After a decade of work and at an expense of nearly $3 billion, the sequencing of the human genome was completed in 2003. Advances since then have made individual sequencing much more widely available — an individual’s genome can now be sequenced in months, for a few thousand dollars.
But knowing what to do with this knowledge has not kept pace with the gusher of genetic data. What will individuals do with this flood of information? And is some of it information they might prefer not to know?
Two CHOP researchers, the husband and wife team of Ian D. Krantz, MD, and Nancy B. Spinner, PhD, work to make sense of how to best share, interpret, and use genetic information. With the support of a four-year, $2.2 million award from the National Human Genome Institute, they are currently examining the ethical issues associated with the knowledge gene sequencing brings.
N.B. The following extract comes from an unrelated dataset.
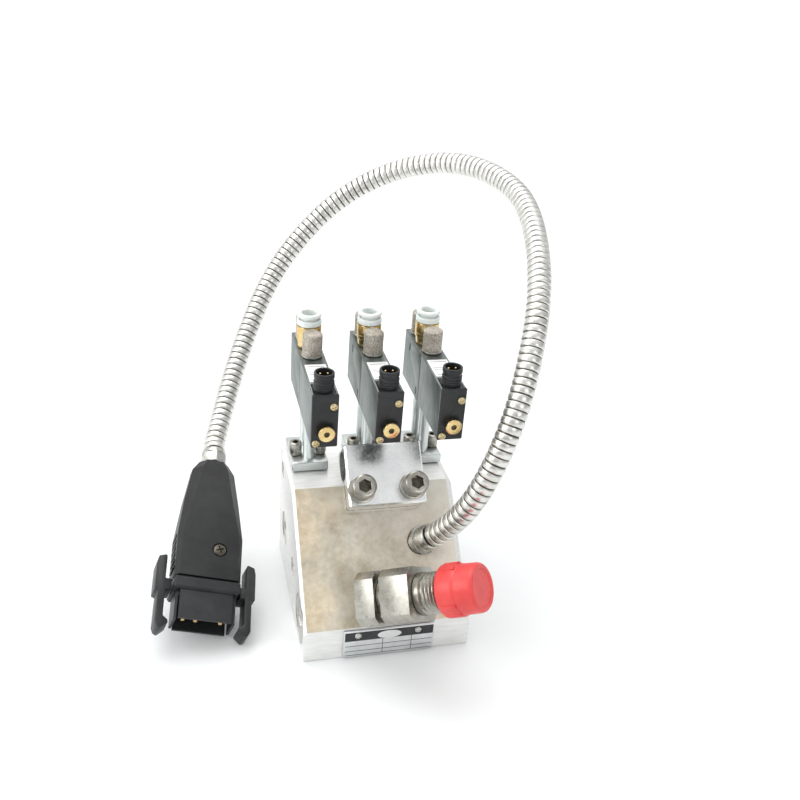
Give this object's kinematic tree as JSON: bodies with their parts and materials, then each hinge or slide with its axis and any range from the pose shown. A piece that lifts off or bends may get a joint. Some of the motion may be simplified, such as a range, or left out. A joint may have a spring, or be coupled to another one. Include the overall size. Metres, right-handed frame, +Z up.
{
  "type": "pneumatic valve manifold with mufflers",
  "caption": "Sloped metal manifold block carrying slim solenoid valves on risers, each with exhaust mufflers and a push-in tube fitting; bar clamp, capped hose port, armoured cord and plug.",
  "frame": {"origin": "centre of the manifold block's flat bottom face", "axes": "+Z up; -Y towards the nameplate and the sloped face; +X to the right seen from the front"},
  "size_m": [0.1733, 0.2132, 0.1727],
  "materials": {
    "machined_aluminium": "machined, heat-stained tan on the sloped face",
    "silver_anodised": "fine satin",
    "zinc_plate": "bright zinc plate",
    "stainless_steel": "smooth, bright",
    "conduit_steel": "bright interlocked strip",
    "brass": "turned",
    "sintered_bronze": "matte, grainy sintered bronze",
    "black_plastic": "moulded, satin",
    "white_plastic": "moulded, semi-gloss",
    "red_plastic": "soft moulded",
    "printed_plate": "satin plate, printed black band"
  },
  "bodies": {
    "manifold": {"manifold_block": "machined_aluminium", "filter_plug": "stainless_steel", "side_plug_rear": "stainless_steel", "side_plug_middle": "stainless_steel", "side_plug_upper": "stainless_steel", "clamp_block": "zinc_plate", "clamp_washer_left": "stainless_steel", "clamp_washer_right": "stainless_steel", "clamp_screw_left": "stainless_steel", "clamp_screw_right": "stainless_steel", "nameplate": "printed_plate", "hose_elbow": "stainless_steel", "hose_nut": "stainless_steel", "hose_nipple": "stainless_steel", "riser_1": "silver_anodised", "riser_screw_left_1": "stainless_steel", "riser_screw_right_1": "stainless_steel", "valve_body_1": "silver_anodised", "coil_housing_1": "black_plastic", "connector_1": "black_plastic", "muffler_front_1": "sintered_bronze", "muffler_rear_1": "sintered_bronze", "fitting_body_1": "brass", "fitting_collar_1": "white_plastic", "riser_2": "silver_anodised", "riser_screw_left_2": "stainless_steel", "riser_screw_right_2": "stainless_steel", "valve_body_2": "silver_anodised", "coil_housing_2": "black_plastic", "connector_2": "black_plastic", "muffler_front_2": "sintered_bronze", "muffler_rear_2": "sintered_bronze", "fitting_body_2": "brass", "fitting_collar_2": "white_plastic", "riser_3": "silver_anodised", "riser_screw_left_3": "stainless_steel", "riser_screw_right_3": "stainless_steel", "valve_body_3": "silver_anodised", "coil_housing_3": "black_plastic", "connector_3": "black_plastic", "muffler_front_3": "sintered_bronze", "muffler_rear_3": "sintered_bronze", "fitting_body_3": "brass", "fitting_collar_3": "white_plastic", "conduit_collar": "stainless_steel", "conduit": "conduit_steel", "gland_nut": "stainless_steel", "plug_hood": "black_plastic", "hood_screw": "stainless_steel", "plug_insert": "black_plastic"},
    "hose_cap": {"hose_cap": "red_plastic"},
    "override_1": {"override_1": "brass"},
    "override_2": {"override_2": "brass"},
    "override_3": {"override_3": "brass"},
    "release_ring_1": {"release_ring_1": "white_plastic"},
    "release_ring_2": {"release_ring_2": "white_plastic"},
    "release_ring_3": {"release_ring_3": "white_plastic"},
    "latch_left": {"latch_left": "black_plastic"},
    "latch_right": {"latch_right": "black_plastic"}
  },
  "joints": [
    {"name": "hose_cap_pull", "type": "slide", "parent": "manifold", "child": "hose_cap", "axis": [0.7061, -0.5262, 0.4738], "range_m": [0, 0.025]},
    {"name": "override_1_press", "type": "slide", "parent": "manifold", "child": "override_1", "axis": [0, 1, 0], "range_m": [0, 0.0011], "stiffness_N_per_m": 300},
    {"name": "override_2_press", "type": "slide", "parent": "manifold", "child": "override_2", "axis": [0, 1, 0], "range_m": [0, 0.0011], "stiffness_N_per_m": 300},
    {"name": "override_3_press", "type": "slide", "parent": "manifold", "child": "override_3", "axis": [0, 1, 0], "range_m": [0, 0.0011], "stiffness_N_per_m": 300},
    {"name": "release_ring_1_press", "type": "slide", "parent": "manifold", "child": "release_ring_1", "axis": [0, 0, -1], "range_m": [0, 0.0009], "stiffness_N_per_m": 200},
    {"name": "release_ring_2_press", "type": "slide", "parent": "manifold", "child": "release_ring_2", "axis": [0, 0, -1], "range_m": [0, 0.0009], "stiffness_N_per_m": 200},
    {"name": "release_ring_3_press", "type": "slide", "parent": "manifold", "child": "release_ring_3", "axis": [0, 0, -1], "range_m": [0, 0.0009], "stiffness_N_per_m": 200},
    {"name": "latch_left_squeeze", "type": "hinge", "parent": "manifold", "child": "latch_left", "pos_m": [-0.08787, -0.01017, 0.02015], "axis": [-0.2431, 0.3933, -0.8867], "range_deg": [0, 8], "stiffness_Nm_per_rad": 0.05},
    {"name": "latch_right_squeeze", "type": "hinge", "parent": "manifold", "child": "latch_right", "pos_m": [-0.05765, -0.01068, 0.01164], "axis": [0.2431, -0.3933, 0.8867], "range_deg": [0, 8], "stiffness_Nm_per_rad": 0.05}
  ]
}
Drs. Krantz and Spinner’s research is highlighted in the new, Dec. 24 edition of Time magazine. The magazine’s cover article, “The DNA Dilemma,” examines how both doctors and families are struggling to understand — and use — the increasing wealth of DNA data. The investigators’ work was also featured in a series of videos shot by Time, one of which you can watch below.
“By the end of this decade, we anticipate that genomic sequencing will be readily available for the diagnosis of pediatric disorders,” Dr. Krantz said. “Our goal is to help make the information-sharing process systematic, thoughtful, and sensitive to the needs and desires of patients and families.”